* _OBJECTIVE_
Return all the data, word for word.

* _DATASET CONTENT_
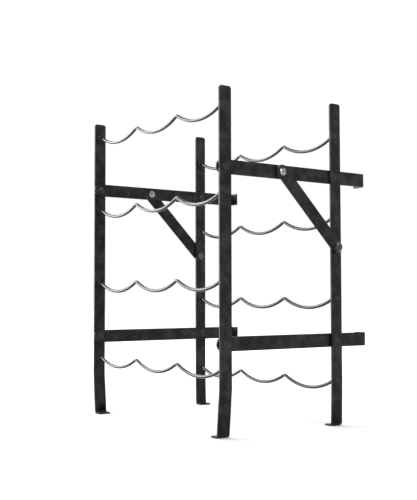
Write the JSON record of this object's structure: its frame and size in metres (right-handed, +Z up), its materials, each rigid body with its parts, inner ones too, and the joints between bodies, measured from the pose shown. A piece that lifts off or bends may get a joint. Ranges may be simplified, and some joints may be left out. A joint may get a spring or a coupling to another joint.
{
  "type": "folding wine rack",
  "caption": "Free-standing folding wine rack of black flat bar: two upright frames with waved wire shelves, joined by pivoting side rails and hooked struts.",
  "frame": {"origin": "on the floor, at the middle of the rack's box from left to right and from front to back", "axes": "+Z up, -Y towards the front where the bottle necks point, +X to the right as seen from behind the necks looking back"},
  "size_m": [0.3676, 0.281, 0.475],
  "materials": {
    "black_bar": "satin black powder coat on flat steel bar",
    "black_rod": "satin black powder coat on steel rod",
    "painted_rivet": "black coated steel rivet",
    "dark_spacer": "dark oxide steel",
    "bright_rivet": "bright zinc-plated steel",
    "black_knob": "glossy black moulded plastic"
  },
  "bodies": {
    "front_frame": {"front_left_upright": "black_bar", "front_right_upright": "black_bar", "front_wire_1": "black_rod", "front_wire_2": "black_rod", "front_wire_3": "black_rod", "front_wire_4": "black_rod", "front_rivets": "painted_rivet", "front_spacers": "dark_spacer"},
    "upper_right_rail_body": {"upper_right_rail": "black_bar", "right_strut_rivet": "bright_rivet"},
    "upper_left_rail_body": {"upper_left_rail": "black_bar", "left_strut_rivet": "bright_rivet"},
    "lower_right_rail_body": {"lower_right_rail": "black_bar"},
    "lower_left_rail_body": {"lower_left_rail": "black_bar"},
    "back_frame": {"back_left_upright": "black_bar", "back_right_upright": "black_bar", "back_wire_1": "black_rod", "back_wire_2": "black_rod", "back_wire_3": "black_rod", "back_wire_4": "black_rod", "back_rivets": "painted_rivet", "back_spacers": "dark_spacer", "left_clamp_stud": "dark_spacer", "right_clamp_stud": "dark_spacer"},
    "right_strut_body": {"right_strut": "black_bar"},
    "left_strut_body": {"left_strut": "black_bar"},
    "right_knob_body": {"right_clamp_knob": "black_knob", "right_clamp_washer": "dark_spacer"},
    "left_knob_body": {"left_clamp_knob": "black_knob", "left_clamp_washer": "dark_spacer"}
  },
  "joints": [
    {"name": "rack_fold", "type": "hinge", "parent": "front_frame", "child": "upper_right_rail_body", "pos_m": [0.1685, -0.1285, 0.365], "axis": [1, 0, 0], "range_deg": [0, 75]},
    {"name": "upper_left_rail_pivot", "type": "hinge", "parent": "front_frame", "child": "upper_left_rail_body", "pos_m": [-0.1685, -0.1285, 0.365], "axis": [1, 0, 0], "range_deg": [0, 75]},
    {"name": "lower_right_rail_pivot", "type": "hinge", "parent": "front_frame", "child": "lower_right_rail_body", "pos_m": [0.1685, -0.1285, 0.125], "axis": [1, 0, 0], "range_deg": [0, 75]},
    {"name": "lower_left_rail_pivot", "type": "hinge", "parent": "front_frame", "child": "lower_left_rail_body", "pos_m": [-0.1685, -0.1285, 0.125], "axis": [1, 0, 0], "range_deg": [0, 75]},
    {"name": "back_frame_pivot", "type": "hinge", "parent": "upper_right_rail_body", "child": "back_frame", "pos_m": [0.1685, 0.0755, 0.365], "axis": [1, 0, 0], "range_deg": [-75, 0]},
    {"name": "right_strut_swing", "type": "hinge", "parent": "upper_right_rail_body", "child": "right_strut_body", "pos_m": [0.17515, -0.029, 0.365], "axis": [1, 0, 0], "range_deg": [-120, 0]},
    {"name": "left_strut_swing", "type": "hinge", "parent": "upper_left_rail_body", "child": "left_strut_body", "pos_m": [-0.17515, -0.029, 0.365], "axis": [1, 0, 0], "range_deg": [-120, 0]},
    {"name": "right_knob_turn", "type": "hinge", "parent": "back_frame", "child": "right_knob_body", "pos_m": [0.18, 0.0755, 0.2615], "axis": [1, 0, 0], "range_deg": [-360, 0]},
    {"name": "left_knob_turn", "type": "hinge", "parent": "back_frame", "child": "left_knob_body", "pos_m": [-0.18, 0.0755, 0.2615], "axis": [1, 0, 0], "range_deg": [0, 360]}
  ],
  "couplings": [
    {"joint": "upper_left_rail_pivot", "follows": "rack_fold", "ratio": 1},
    {"joint": "lower_right_rail_pivot", "follows": "rack_fold", "ratio": 1},
    {"joint": "lower_left_rail_pivot", "follows": "rack_fold", "ratio": 1},
    {"joint": "back_frame_pivot", "follows": "rack_fold", "ratio": -1},
    {"joint": "right_strut_swing", "follows": "rack_fold", "ratio": -1.6},
    {"joint": "left_strut_swing", "follows": "rack_fold", "ratio": -1.6}
  ]
}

* _SOLUTION TO THIS PROBLEM_
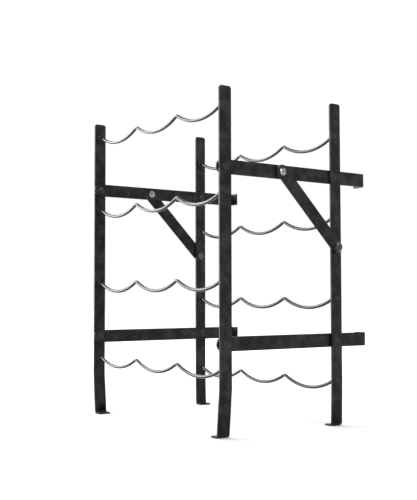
Write the JSON record of this object's structure: its frame and size in metres (right-handed, +Z up), its materials, each rigid body with its parts, inner ones too, and the joints between bodies, measured from the pose shown. A piece that lifts off or bends may get a joint. Ranges may be simplified, and some joints may be left out. A joint may get a spring or a coupling to another joint.
{
  "type": "folding wine rack",
  "caption": "Free-standing folding wine rack of black flat bar: two upright frames with waved wire shelves, joined by pivoting side rails and hooked struts.",
  "frame": {"origin": "on the floor, at the middle of the rack's box from left to right and from front to back", "axes": "+Z up, -Y towards the front where the bottle necks point, +X to the right as seen from behind the necks looking back"},
  "size_m": [0.3676, 0.281, 0.475],
  "materials": {
    "black_bar": "satin black powder coat on flat steel bar",
    "black_rod": "satin black powder coat on steel rod",
    "painted_rivet": "black coated steel rivet",
    "dark_spacer": "dark oxide steel",
    "bright_rivet": "bright zinc-plated steel",
    "black_knob": "glossy black moulded plastic"
  },
  "bodies": {
    "front_frame": {"front_left_upright": "black_bar", "front_right_upright": "black_bar", "front_wire_1": "black_rod", "front_wire_2": "black_rod", "front_wire_3": "black_rod", "front_wire_4": "black_rod", "front_rivets": "painted_rivet", "front_spacers": "dark_spacer"},
    "upper_right_rail_body": {"upper_right_rail": "black_bar", "right_strut_rivet": "bright_rivet"},
    "upper_left_rail_body": {"upper_left_rail": "black_bar", "left_strut_rivet": "bright_rivet"},
    "lower_right_rail_body": {"lower_right_rail": "black_bar"},
    "lower_left_rail_body": {"lower_left_rail": "black_bar"},
    "back_frame": {"back_left_upright": "black_bar", "back_right_upright": "black_bar", "back_wire_1": "black_rod", "back_wire_2": "black_rod", "back_wire_3": "black_rod", "back_wire_4": "black_rod", "back_rivets": "painted_rivet", "back_spacers": "dark_spacer", "left_clamp_stud": "dark_spacer", "right_clamp_stud": "dark_spacer"},
    "right_strut_body": {"right_strut": "black_bar"},
    "left_strut_body": {"left_strut": "black_bar"},
    "right_knob_body": {"right_clamp_knob": "black_knob", "right_clamp_washer": "dark_spacer"},
    "left_knob_body": {"left_clamp_knob": "black_knob", "left_clamp_washer": "dark_spacer"}
  },
  "joints": [
    {"name": "rack_fold", "type": "hinge", "parent": "front_frame", "child": "upper_right_rail_body", "pos_m": [0.1685, -0.1285, 0.365], "axis": [1, 0, 0], "range_deg": [0, 75]},
    {"name": "upper_left_rail_pivot", "type": "hinge", "parent": "front_frame", "child": "upper_left_rail_body", "pos_m": [-0.1685, -0.1285, 0.365], "axis": [1, 0, 0], "range_deg": [0, 75]},
    {"name": "lower_right_rail_pivot", "type": "hinge", "parent": "front_frame", "child": "lower_right_rail_body", "pos_m": [0.1685, -0.1285, 0.125], "axis": [1, 0, 0], "range_deg": [0, 75]},
    {"name": "lower_left_rail_pivot", "type": "hinge", "parent": "front_frame", "child": "lower_left_rail_body", "pos_m": [-0.1685, -0.1285, 0.125], "axis": [1, 0, 0], "range_deg": [0, 75]},
    {"name": "back_frame_pivot", "type": "hinge", "parent": "upper_right_rail_body", "child": "back_frame", "pos_m": [0.1685, 0.0755, 0.365], "axis": [1, 0, 0], "range_deg": [-75, 0]},
    {"name": "right_strut_swing", "type": "hinge", "parent": "upper_right_rail_body", "child": "right_strut_body", "pos_m": [0.17515, -0.029, 0.365], "axis": [1, 0, 0], "range_deg": [-120, 0]},
    {"name": "left_strut_swing", "type": "hinge", "parent": "upper_left_rail_body", "child": "left_strut_body", "pos_m": [-0.17515, -0.029, 0.365], "axis": [1, 0, 0], "range_deg": [-120, 0]},
    {"name": "right_knob_turn", "type": "hinge", "parent": "back_frame", "child": "right_knob_body", "pos_m": [0.18, 0.0755, 0.2615], "axis": [1, 0, 0], "range_deg": [-360, 0]},
    {"name": "left_knob_turn", "type": "hinge", "parent": "back_frame", "child": "left_knob_body", "pos_m": [-0.18, 0.0755, 0.2615], "axis": [1, 0, 0], "range_deg": [0, 360]}
  ],
  "couplings": [
    {"joint": "upper_left_rail_pivot", "follows": "rack_fold", "ratio": 1},
    {"joint": "lower_right_rail_pivot", "follows": "rack_fold", "ratio": 1},
    {"joint": "lower_left_rail_pivot", "follows": "rack_fold", "ratio": 1},
    {"joint": "back_frame_pivot", "follows": "rack_fold", "ratio": -1},
    {"joint": "right_strut_swing", "follows": "rack_fold", "ratio": -1.6},
    {"joint": "left_strut_swing", "follows": "rack_fold", "ratio": -1.6}
  ]
}